[start SUPPLIED INFORMATION]
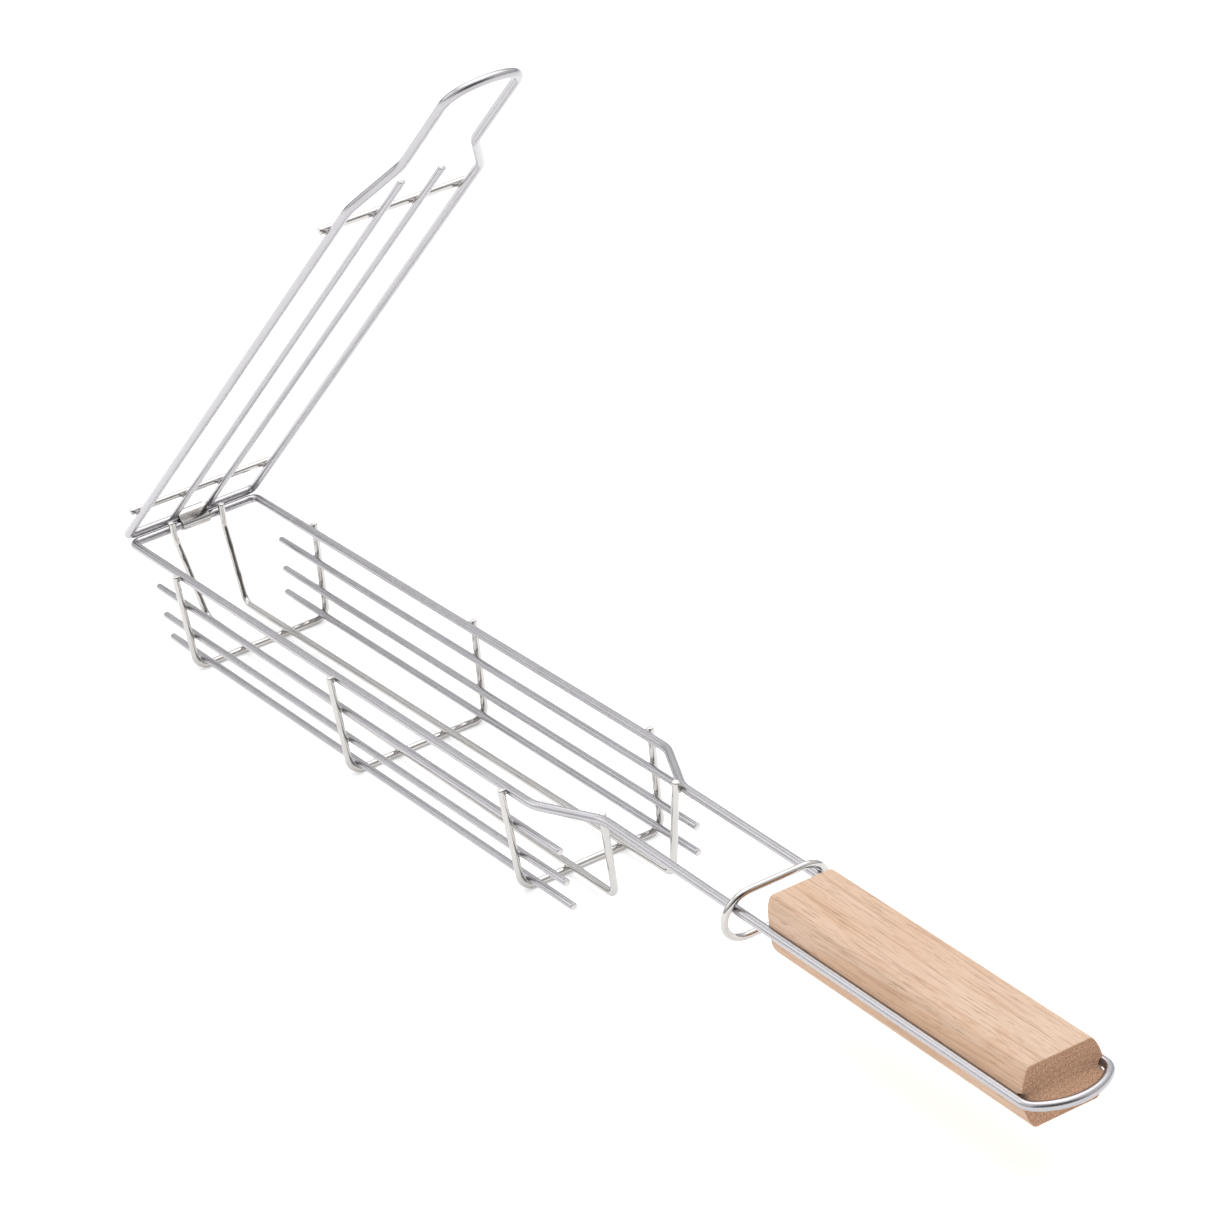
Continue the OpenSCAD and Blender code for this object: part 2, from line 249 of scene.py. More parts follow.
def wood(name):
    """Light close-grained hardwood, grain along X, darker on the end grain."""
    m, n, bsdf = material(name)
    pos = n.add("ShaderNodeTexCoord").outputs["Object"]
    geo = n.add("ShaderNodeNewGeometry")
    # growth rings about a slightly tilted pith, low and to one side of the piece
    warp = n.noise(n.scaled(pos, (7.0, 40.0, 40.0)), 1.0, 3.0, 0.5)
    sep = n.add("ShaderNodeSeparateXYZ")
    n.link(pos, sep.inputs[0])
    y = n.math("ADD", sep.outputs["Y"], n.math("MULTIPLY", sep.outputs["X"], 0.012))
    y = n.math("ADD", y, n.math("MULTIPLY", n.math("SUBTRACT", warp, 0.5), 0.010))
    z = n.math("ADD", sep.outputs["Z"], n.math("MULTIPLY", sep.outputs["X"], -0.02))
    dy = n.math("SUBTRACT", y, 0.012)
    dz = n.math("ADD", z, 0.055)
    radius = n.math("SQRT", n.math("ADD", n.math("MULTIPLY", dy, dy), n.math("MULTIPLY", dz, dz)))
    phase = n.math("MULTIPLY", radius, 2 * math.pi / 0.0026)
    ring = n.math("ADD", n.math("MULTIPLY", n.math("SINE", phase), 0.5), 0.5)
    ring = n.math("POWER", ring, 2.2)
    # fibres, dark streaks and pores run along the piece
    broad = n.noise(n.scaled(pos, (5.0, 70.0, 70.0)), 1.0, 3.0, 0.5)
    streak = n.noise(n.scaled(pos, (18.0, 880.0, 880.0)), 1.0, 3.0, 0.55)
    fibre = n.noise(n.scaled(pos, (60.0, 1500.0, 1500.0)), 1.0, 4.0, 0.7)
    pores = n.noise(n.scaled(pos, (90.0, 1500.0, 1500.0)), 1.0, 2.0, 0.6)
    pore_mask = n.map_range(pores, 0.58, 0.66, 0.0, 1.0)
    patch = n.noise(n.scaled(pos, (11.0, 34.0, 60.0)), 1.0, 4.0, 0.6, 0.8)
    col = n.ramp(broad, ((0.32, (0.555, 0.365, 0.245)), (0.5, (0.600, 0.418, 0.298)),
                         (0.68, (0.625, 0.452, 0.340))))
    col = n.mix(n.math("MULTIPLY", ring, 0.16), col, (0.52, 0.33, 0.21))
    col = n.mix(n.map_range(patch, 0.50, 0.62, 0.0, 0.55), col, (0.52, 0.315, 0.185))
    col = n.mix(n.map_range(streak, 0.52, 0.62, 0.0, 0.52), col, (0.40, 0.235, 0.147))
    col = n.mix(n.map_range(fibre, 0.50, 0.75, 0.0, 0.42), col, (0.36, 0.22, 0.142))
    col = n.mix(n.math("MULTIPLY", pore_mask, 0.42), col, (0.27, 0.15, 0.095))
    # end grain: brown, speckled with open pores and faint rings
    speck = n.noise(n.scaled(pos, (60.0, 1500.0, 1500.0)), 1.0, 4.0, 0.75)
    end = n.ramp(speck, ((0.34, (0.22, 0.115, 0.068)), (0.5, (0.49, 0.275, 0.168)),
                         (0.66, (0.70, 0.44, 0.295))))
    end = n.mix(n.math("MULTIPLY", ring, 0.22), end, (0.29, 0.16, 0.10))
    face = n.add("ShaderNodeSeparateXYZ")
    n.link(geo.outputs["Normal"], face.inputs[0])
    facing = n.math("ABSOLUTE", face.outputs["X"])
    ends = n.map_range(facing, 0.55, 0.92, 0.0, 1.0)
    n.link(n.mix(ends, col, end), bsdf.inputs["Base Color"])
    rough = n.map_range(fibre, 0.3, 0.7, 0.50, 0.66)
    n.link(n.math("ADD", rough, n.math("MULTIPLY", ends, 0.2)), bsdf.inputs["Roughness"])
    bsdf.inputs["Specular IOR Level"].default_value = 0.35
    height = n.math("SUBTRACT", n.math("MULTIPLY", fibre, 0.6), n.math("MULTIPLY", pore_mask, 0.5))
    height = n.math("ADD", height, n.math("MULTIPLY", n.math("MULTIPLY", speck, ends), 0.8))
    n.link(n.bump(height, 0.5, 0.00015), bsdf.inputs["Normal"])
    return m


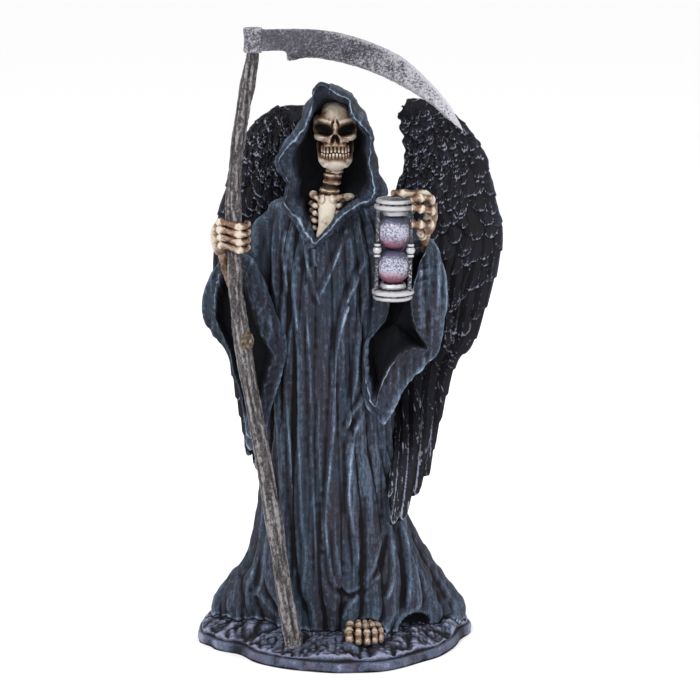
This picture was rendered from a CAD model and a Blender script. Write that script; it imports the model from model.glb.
[end SUPPLIED INFORMATION]
EXERCISE –
Please quote every record above exactly as it appears.

RESULT OF THIS EXERCISE –
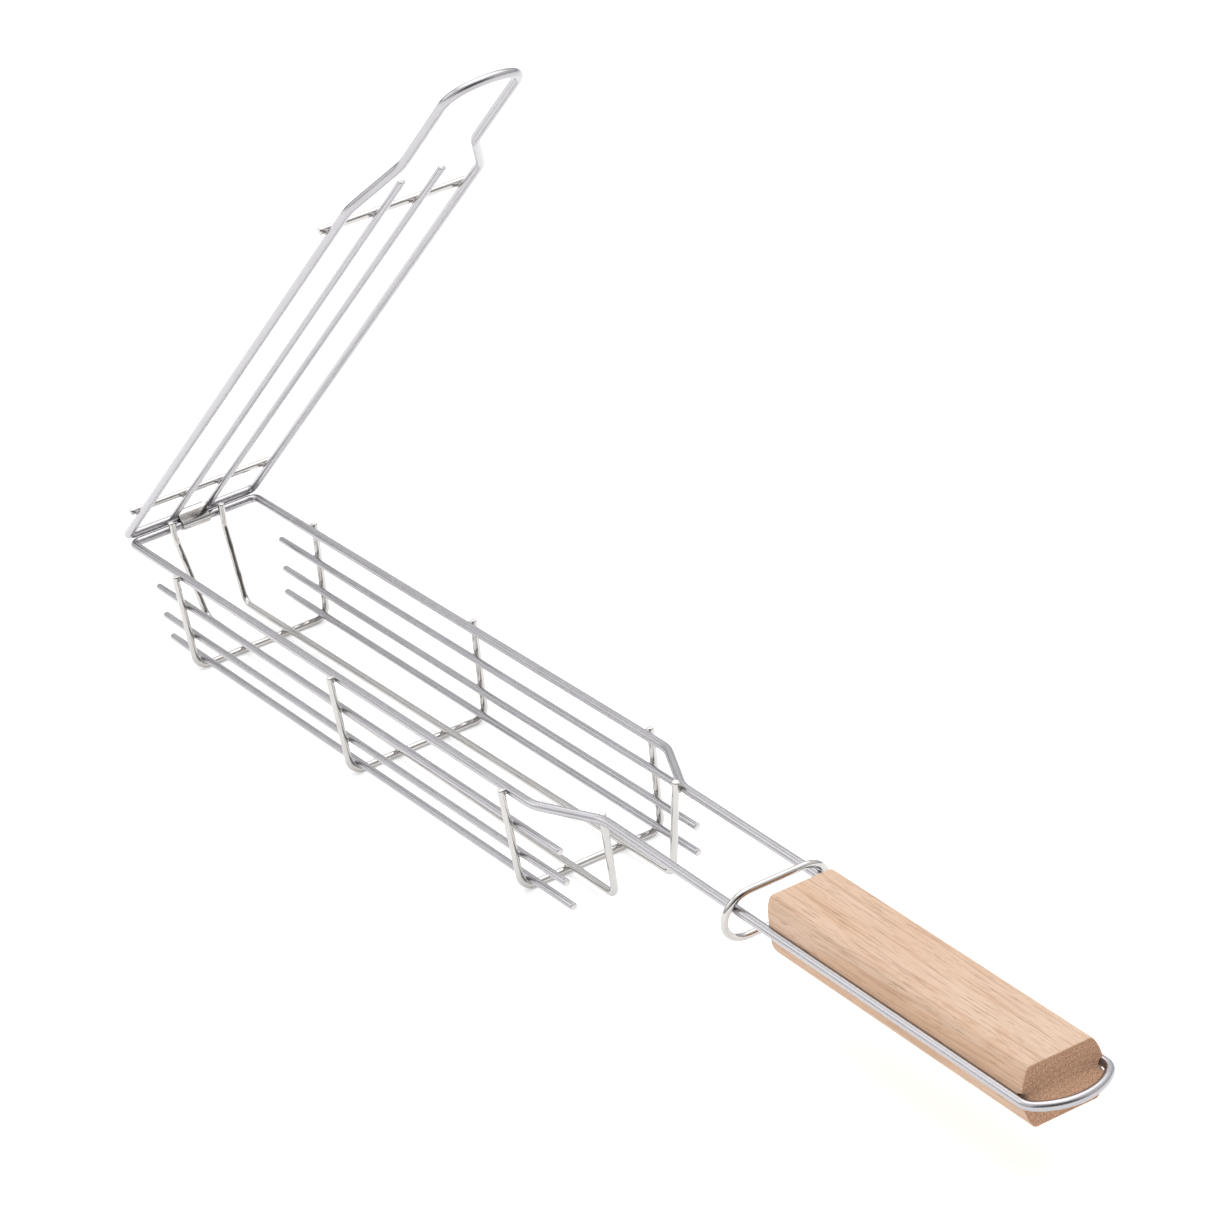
Continue the OpenSCAD and Blender code for this object: part 2, from line 249 of scene.py. More parts follow.
def wood(name):
    """Light close-grained hardwood, grain along X, darker on the end grain."""
    m, n, bsdf = material(name)
    pos = n.add("ShaderNodeTexCoord").outputs["Object"]
    geo = n.add("ShaderNodeNewGeometry")
    # growth rings about a slightly tilted pith, low and to one side of the piece
    warp = n.noise(n.scaled(pos, (7.0, 40.0, 40.0)), 1.0, 3.0, 0.5)
    sep = n.add("ShaderNodeSeparateXYZ")
    n.link(pos, sep.inputs[0])
    y = n.math("ADD", sep.outputs["Y"], n.math("MULTIPLY", sep.outputs["X"], 0.012))
    y = n.math("ADD", y, n.math("MULTIPLY", n.math("SUBTRACT", warp, 0.5), 0.010))
    z = n.math("ADD", sep.outputs["Z"], n.math("MULTIPLY", sep.outputs["X"], -0.02))
    dy = n.math("SUBTRACT", y, 0.012)
    dz = n.math("ADD", z, 0.055)
    radius = n.math("SQRT", n.math("ADD", n.math("MULTIPLY", dy, dy), n.math("MULTIPLY", dz, dz)))
    phase = n.math("MULTIPLY", radius, 2 * math.pi / 0.0026)
    ring = n.math("ADD", n.math("MULTIPLY", n.math("SINE", phase), 0.5), 0.5)
    ring = n.math("POWER", ring, 2.2)
    # fibres, dark streaks and pores run along the piece
    broad = n.noise(n.scaled(pos, (5.0, 70.0, 70.0)), 1.0, 3.0, 0.5)
    streak = n.noise(n.scaled(pos, (18.0, 880.0, 880.0)), 1.0, 3.0, 0.55)
    fibre = n.noise(n.scaled(pos, (60.0, 1500.0, 1500.0)), 1.0, 4.0, 0.7)
    pores = n.noise(n.scaled(pos, (90.0, 1500.0, 1500.0)), 1.0, 2.0, 0.6)
    pore_mask = n.map_range(pores, 0.58, 0.66, 0.0, 1.0)
    patch = n.noise(n.scaled(pos, (11.0, 34.0, 60.0)), 1.0, 4.0, 0.6, 0.8)
    col = n.ramp(broad, ((0.32, (0.555, 0.365, 0.245)), (0.5, (0.600, 0.418, 0.298)),
                         (0.68, (0.625, 0.452, 0.340))))
    col = n.mix(n.math("MULTIPLY", ring, 0.16), col, (0.52, 0.33, 0.21))
    col = n.mix(n.map_range(patch, 0.50, 0.62, 0.0, 0.55), col, (0.52, 0.315, 0.185))
    col = n.mix(n.map_range(streak, 0.52, 0.62, 0.0, 0.52), col, (0.40, 0.235, 0.147))
    col = n.mix(n.map_range(fibre, 0.50, 0.75, 0.0, 0.42), col, (0.36, 0.22, 0.142))
    col = n.mix(n.math("MULTIPLY", pore_mask, 0.42), col, (0.27, 0.15, 0.095))
    # end grain: brown, speckled with open pores and faint rings
    speck = n.noise(n.scaled(pos, (60.0, 1500.0, 1500.0)), 1.0, 4.0, 0.75)
    end = n.ramp(speck, ((0.34, (0.22, 0.115, 0.068)), (0.5, (0.49, 0.275, 0.168)),
                         (0.66, (0.70, 0.44, 0.295))))
    end = n.mix(n.math("MULTIPLY", ring, 0.22), end, (0.29, 0.16, 0.10))
    face = n.add("ShaderNodeSeparateXYZ")
    n.link(geo.outputs["Normal"], face.inputs[0])
    facing = n.math("ABSOLUTE", face.outputs["X"])
    ends = n.map_range(facing, 0.55, 0.92, 0.0, 1.0)
    n.link(n.mix(ends, col, end), bsdf.inputs["Base Color"])
    rough = n.map_range(fibre, 0.3, 0.7, 0.50, 0.66)
    n.link(n.math("ADD", rough, n.math("MULTIPLY", ends, 0.2)), bsdf.inputs["Roughness"])
    bsdf.inputs["Specular IOR Level"].default_value = 0.35
    height = n.math("SUBTRACT", n.math("MULTIPLY", fibre, 0.6), n.math("MULTIPLY", pore_mask, 0.5))
    height = n.math("ADD", height, n.math("MULTIPLY", n.math("MULTIPLY", speck, ends), 0.8))
    n.link(n.bump(height, 0.5, 0.00015), bsdf.inputs["Normal"])
    return m


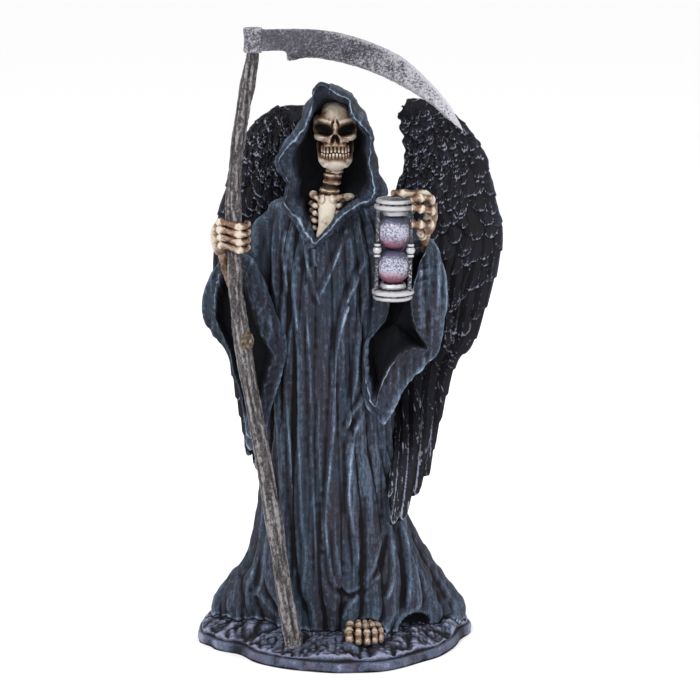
This picture was rendered from a CAD model and a Blender script. Write that script; it imports the model from model.glb.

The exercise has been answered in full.